In compenso gli effetti del taglio del cuneo verranno resi permanenti attraverso un bonus per i lavoratori con reddito sotto i 20mila euro e una nuova detrazione Irpef per chi supera quella cifra. La detrazione si ridurrà progressivamente a partire dai 32mila euro fino ad azzerarsi a 40mila, per evitare il “salto” che quest’anno faceva perdere l’intero beneficio appena il reddito superava anche di un solo euro quota 35mila. Il nuovo sistema porta però con sé altri guasti: lo stesso Upb ha stimato che 800.000 lavoratori si ritroveranno sul conto in media 380 euro in meno rispetto a quanto ottenuto nel 2024.
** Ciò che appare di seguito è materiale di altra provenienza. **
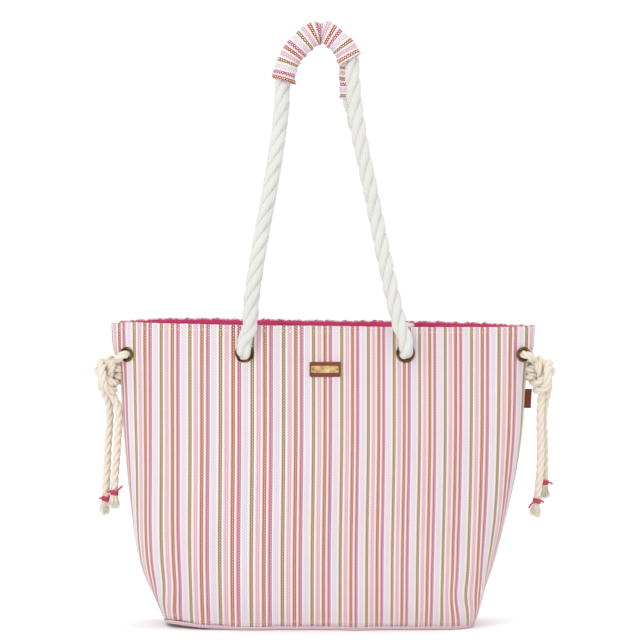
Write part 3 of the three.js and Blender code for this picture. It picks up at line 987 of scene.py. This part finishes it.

Un dipendente occupato per 12 mesi con 30mila euro di stipendio e altri redditi per 10.000 euro perderà l’intero beneficio della contribuzione, pari a quasi 86 euro al mese. E uno stagionale impegnato per 6 mesi all’anno con un salario complessivo di soli 6mila euro dovrà rinunciare a quasi un quarto dell’aiuto (427 euro l’anno) che gli derivava dalla riduzione del cuneo. In più, tra i 32mila e i 40mila euro l’aliquota marginale effettiva, quella cioè che si applica a un eventuale aumento di reddito, volerà al 56% scoraggiando gli straordinari e rendendo assai accidentata la strada dei rinnovi contrattuali ancora attesi da milioni di lavoratori. Non proprio quello che ci si attendeva dal governo che, fermamente contrario al salario minimo, aveva garantito forte sostegno alla contrattazione collettiva.